§ **Instructions for the task**:
Repeat every line below exactly as it reads.

§ **Material provided**:
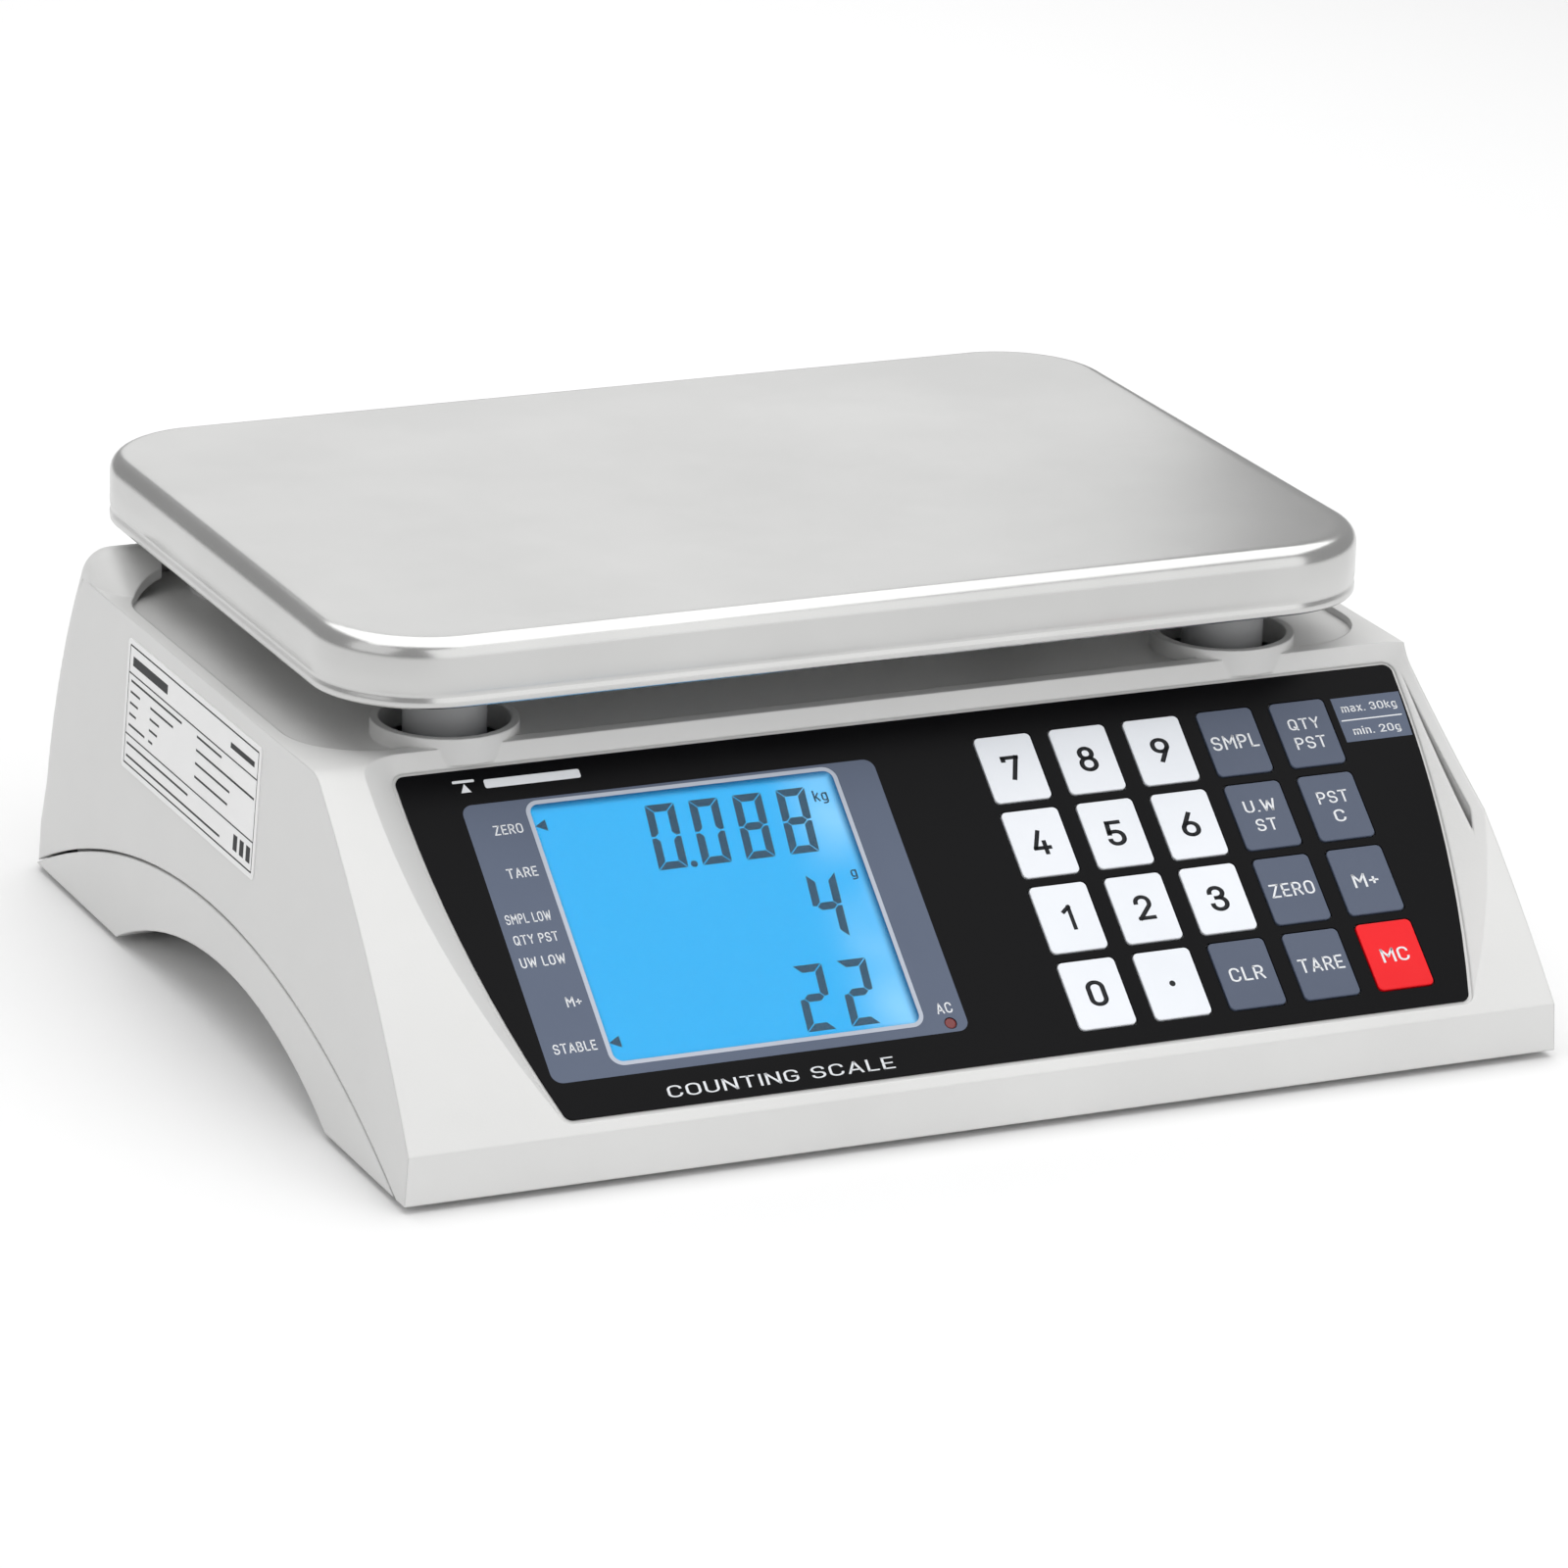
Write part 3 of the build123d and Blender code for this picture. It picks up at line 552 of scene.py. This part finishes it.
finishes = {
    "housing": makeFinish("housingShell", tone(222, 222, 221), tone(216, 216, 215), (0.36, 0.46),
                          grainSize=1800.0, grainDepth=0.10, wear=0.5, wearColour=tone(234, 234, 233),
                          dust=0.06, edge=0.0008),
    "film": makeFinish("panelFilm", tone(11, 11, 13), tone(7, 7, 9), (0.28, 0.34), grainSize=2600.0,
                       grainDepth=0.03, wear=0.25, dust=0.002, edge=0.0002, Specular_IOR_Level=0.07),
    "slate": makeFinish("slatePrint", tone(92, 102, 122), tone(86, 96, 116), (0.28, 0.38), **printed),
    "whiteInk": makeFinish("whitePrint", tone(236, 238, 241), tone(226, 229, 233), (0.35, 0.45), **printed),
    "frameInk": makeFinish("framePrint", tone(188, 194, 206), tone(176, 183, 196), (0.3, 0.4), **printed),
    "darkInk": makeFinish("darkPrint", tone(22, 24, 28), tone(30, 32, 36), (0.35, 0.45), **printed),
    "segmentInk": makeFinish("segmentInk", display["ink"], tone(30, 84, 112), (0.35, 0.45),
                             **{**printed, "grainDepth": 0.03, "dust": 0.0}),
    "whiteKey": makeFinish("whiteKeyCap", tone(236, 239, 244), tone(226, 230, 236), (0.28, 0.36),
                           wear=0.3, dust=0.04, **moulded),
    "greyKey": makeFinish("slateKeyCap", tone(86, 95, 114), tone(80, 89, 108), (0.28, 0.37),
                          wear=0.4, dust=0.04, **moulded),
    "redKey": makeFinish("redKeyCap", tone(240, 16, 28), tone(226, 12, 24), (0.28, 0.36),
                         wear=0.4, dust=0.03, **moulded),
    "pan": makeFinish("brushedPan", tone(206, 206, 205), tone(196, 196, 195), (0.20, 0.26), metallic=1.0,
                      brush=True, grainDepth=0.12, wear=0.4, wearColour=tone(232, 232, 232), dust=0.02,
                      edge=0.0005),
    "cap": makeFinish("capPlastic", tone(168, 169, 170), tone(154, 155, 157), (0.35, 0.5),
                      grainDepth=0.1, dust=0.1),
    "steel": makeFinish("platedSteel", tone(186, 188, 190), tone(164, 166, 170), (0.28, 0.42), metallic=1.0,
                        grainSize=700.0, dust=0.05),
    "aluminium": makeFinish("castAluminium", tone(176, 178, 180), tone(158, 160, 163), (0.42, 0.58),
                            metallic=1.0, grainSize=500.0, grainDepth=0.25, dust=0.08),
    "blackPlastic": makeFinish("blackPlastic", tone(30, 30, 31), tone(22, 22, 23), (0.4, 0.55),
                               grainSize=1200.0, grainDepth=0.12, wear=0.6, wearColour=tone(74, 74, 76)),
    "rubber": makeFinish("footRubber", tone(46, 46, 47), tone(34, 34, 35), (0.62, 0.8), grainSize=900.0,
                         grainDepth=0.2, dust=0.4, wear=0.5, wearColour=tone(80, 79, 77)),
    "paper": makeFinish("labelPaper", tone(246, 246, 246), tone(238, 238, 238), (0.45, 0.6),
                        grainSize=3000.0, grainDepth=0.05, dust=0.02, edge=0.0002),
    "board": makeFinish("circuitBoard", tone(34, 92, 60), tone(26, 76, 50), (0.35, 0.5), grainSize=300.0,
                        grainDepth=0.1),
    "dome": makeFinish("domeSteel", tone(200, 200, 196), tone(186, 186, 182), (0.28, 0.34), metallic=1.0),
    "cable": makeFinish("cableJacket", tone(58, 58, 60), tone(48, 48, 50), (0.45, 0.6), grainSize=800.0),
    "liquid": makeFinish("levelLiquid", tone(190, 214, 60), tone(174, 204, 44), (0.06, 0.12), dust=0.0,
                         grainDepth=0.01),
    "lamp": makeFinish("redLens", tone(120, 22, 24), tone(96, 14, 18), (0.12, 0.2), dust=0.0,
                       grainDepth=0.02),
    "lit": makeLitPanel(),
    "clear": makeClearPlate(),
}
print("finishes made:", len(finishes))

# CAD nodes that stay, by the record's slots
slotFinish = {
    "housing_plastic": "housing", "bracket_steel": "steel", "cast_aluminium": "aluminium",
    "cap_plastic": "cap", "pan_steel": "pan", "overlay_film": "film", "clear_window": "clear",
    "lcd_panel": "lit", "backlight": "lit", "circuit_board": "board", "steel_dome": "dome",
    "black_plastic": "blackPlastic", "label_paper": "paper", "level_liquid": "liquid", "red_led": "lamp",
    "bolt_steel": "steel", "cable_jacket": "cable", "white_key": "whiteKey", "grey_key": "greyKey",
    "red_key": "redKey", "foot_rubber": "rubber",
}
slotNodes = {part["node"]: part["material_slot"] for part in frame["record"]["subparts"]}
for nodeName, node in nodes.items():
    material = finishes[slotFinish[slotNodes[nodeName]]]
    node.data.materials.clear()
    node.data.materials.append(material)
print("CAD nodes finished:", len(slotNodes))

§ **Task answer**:
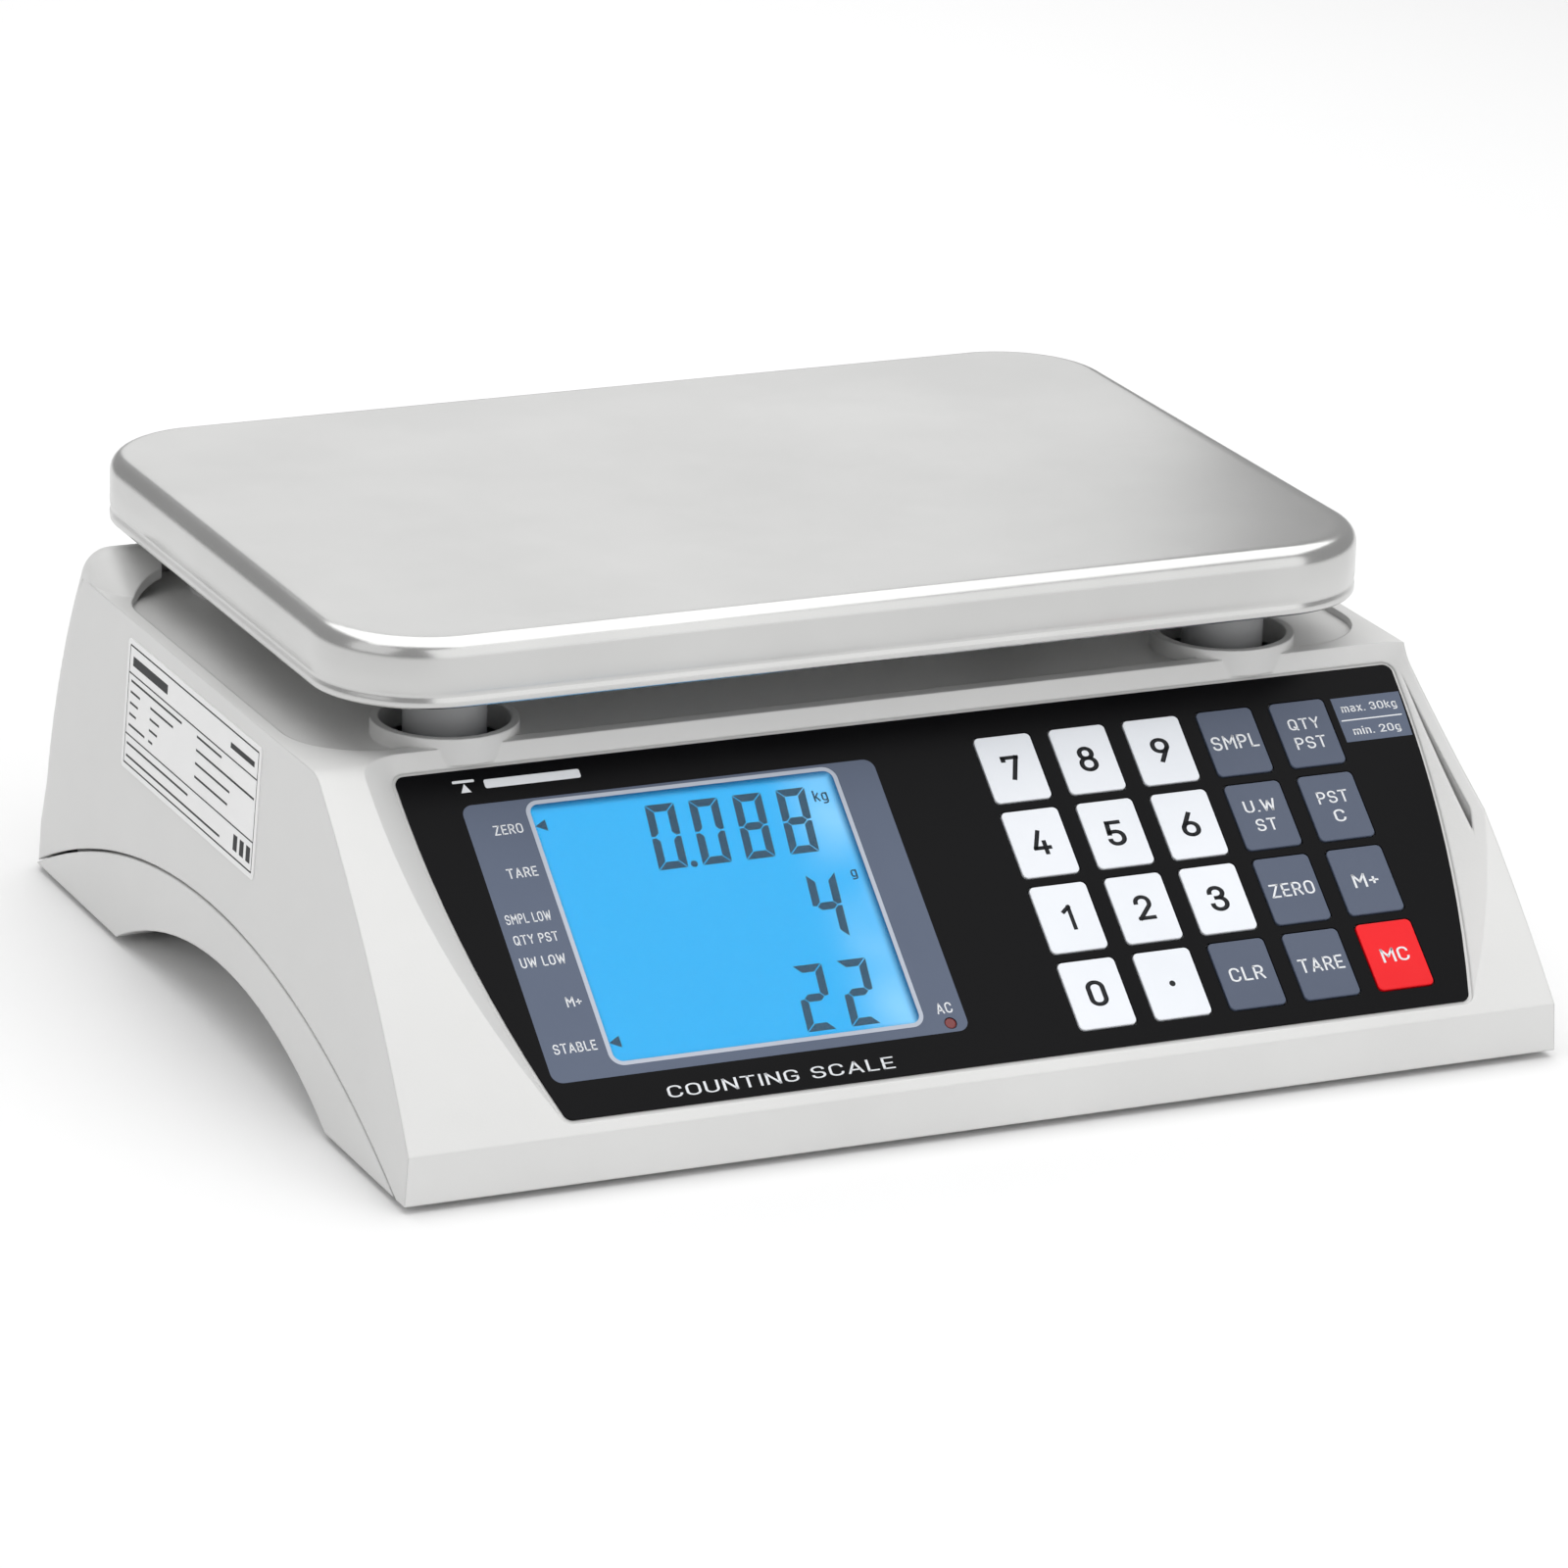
Write part 3 of the build123d and Blender code for this picture. It picks up at line 552 of scene.py. This part finishes it.
finishes = {
    "housing": makeFinish("housingShell", tone(222, 222, 221), tone(216, 216, 215), (0.36, 0.46),
                          grainSize=1800.0, grainDepth=0.10, wear=0.5, wearColour=tone(234, 234, 233),
                          dust=0.06, edge=0.0008),
    "film": makeFinish("panelFilm", tone(11, 11, 13), tone(7, 7, 9), (0.28, 0.34), grainSize=2600.0,
                       grainDepth=0.03, wear=0.25, dust=0.002, edge=0.0002, Specular_IOR_Level=0.07),
    "slate": makeFinish("slatePrint", tone(92, 102, 122), tone(86, 96, 116), (0.28, 0.38), **printed),
    "whiteInk": makeFinish("whitePrint", tone(236, 238, 241), tone(226, 229, 233), (0.35, 0.45), **printed),
    "frameInk": makeFinish("framePrint", tone(188, 194, 206), tone(176, 183, 196), (0.3, 0.4), **printed),
    "darkInk": makeFinish("darkPrint", tone(22, 24, 28), tone(30, 32, 36), (0.35, 0.45), **printed),
    "segmentInk": makeFinish("segmentInk", display["ink"], tone(30, 84, 112), (0.35, 0.45),
                             **{**printed, "grainDepth": 0.03, "dust": 0.0}),
    "whiteKey": makeFinish("whiteKeyCap", tone(236, 239, 244), tone(226, 230, 236), (0.28, 0.36),
                           wear=0.3, dust=0.04, **moulded),
    "greyKey": makeFinish("slateKeyCap", tone(86, 95, 114), tone(80, 89, 108), (0.28, 0.37),
                          wear=0.4, dust=0.04, **moulded),
    "redKey": makeFinish("redKeyCap", tone(240, 16, 28), tone(226, 12, 24), (0.28, 0.36),
                         wear=0.4, dust=0.03, **moulded),
    "pan": makeFinish("brushedPan", tone(206, 206, 205), tone(196, 196, 195), (0.20, 0.26), metallic=1.0,
                      brush=True, grainDepth=0.12, wear=0.4, wearColour=tone(232, 232, 232), dust=0.02,
                      edge=0.0005),
    "cap": makeFinish("capPlastic", tone(168, 169, 170), tone(154, 155, 157), (0.35, 0.5),
                      grainDepth=0.1, dust=0.1),
    "steel": makeFinish("platedSteel", tone(186, 188, 190), tone(164, 166, 170), (0.28, 0.42), metallic=1.0,
                        grainSize=700.0, dust=0.05),
    "aluminium": makeFinish("castAluminium", tone(176, 178, 180), tone(158, 160, 163), (0.42, 0.58),
                            metallic=1.0, grainSize=500.0, grainDepth=0.25, dust=0.08),
    "blackPlastic": makeFinish("blackPlastic", tone(30, 30, 31), tone(22, 22, 23), (0.4, 0.55),
                               grainSize=1200.0, grainDepth=0.12, wear=0.6, wearColour=tone(74, 74, 76)),
    "rubber": makeFinish("footRubber", tone(46, 46, 47), tone(34, 34, 35), (0.62, 0.8), grainSize=900.0,
                         grainDepth=0.2, dust=0.4, wear=0.5, wearColour=tone(80, 79, 77)),
    "paper": makeFinish("labelPaper", tone(246, 246, 246), tone(238, 238, 238), (0.45, 0.6),
                        grainSize=3000.0, grainDepth=0.05, dust=0.02, edge=0.0002),
    "board": makeFinish("circuitBoard", tone(34, 92, 60), tone(26, 76, 50), (0.35, 0.5), grainSize=300.0,
                        grainDepth=0.1),
    "dome": makeFinish("domeSteel", tone(200, 200, 196), tone(186, 186, 182), (0.28, 0.34), metallic=1.0),
    "cable": makeFinish("cableJacket", tone(58, 58, 60), tone(48, 48, 50), (0.45, 0.6), grainSize=800.0),
    "liquid": makeFinish("levelLiquid", tone(190, 214, 60), tone(174, 204, 44), (0.06, 0.12), dust=0.0,
                         grainDepth=0.01),
    "lamp": makeFinish("redLens", tone(120, 22, 24), tone(96, 14, 18), (0.12, 0.2), dust=0.0,
                       grainDepth=0.02),
    "lit": makeLitPanel(),
    "clear": makeClearPlate(),
}
print("finishes made:", len(finishes))

# CAD nodes that stay, by the record's slots
slotFinish = {
    "housing_plastic": "housing", "bracket_steel": "steel", "cast_aluminium": "aluminium",
    "cap_plastic": "cap", "pan_steel": "pan", "overlay_film": "film", "clear_window": "clear",
    "lcd_panel": "lit", "backlight": "lit", "circuit_board": "board", "steel_dome": "dome",
    "black_plastic": "blackPlastic", "label_paper": "paper", "level_liquid": "liquid", "red_led": "lamp",
    "bolt_steel": "steel", "cable_jacket": "cable", "white_key": "whiteKey", "grey_key": "greyKey",
    "red_key": "redKey", "foot_rubber": "rubber",
}
slotNodes = {part["node"]: part["material_slot"] for part in frame["record"]["subparts"]}
for nodeName, node in nodes.items():
    material = finishes[slotFinish[slotNodes[nodeName]]]
    node.data.materials.clear()
    node.data.materials.append(material)
print("CAD nodes finished:", len(slotNodes))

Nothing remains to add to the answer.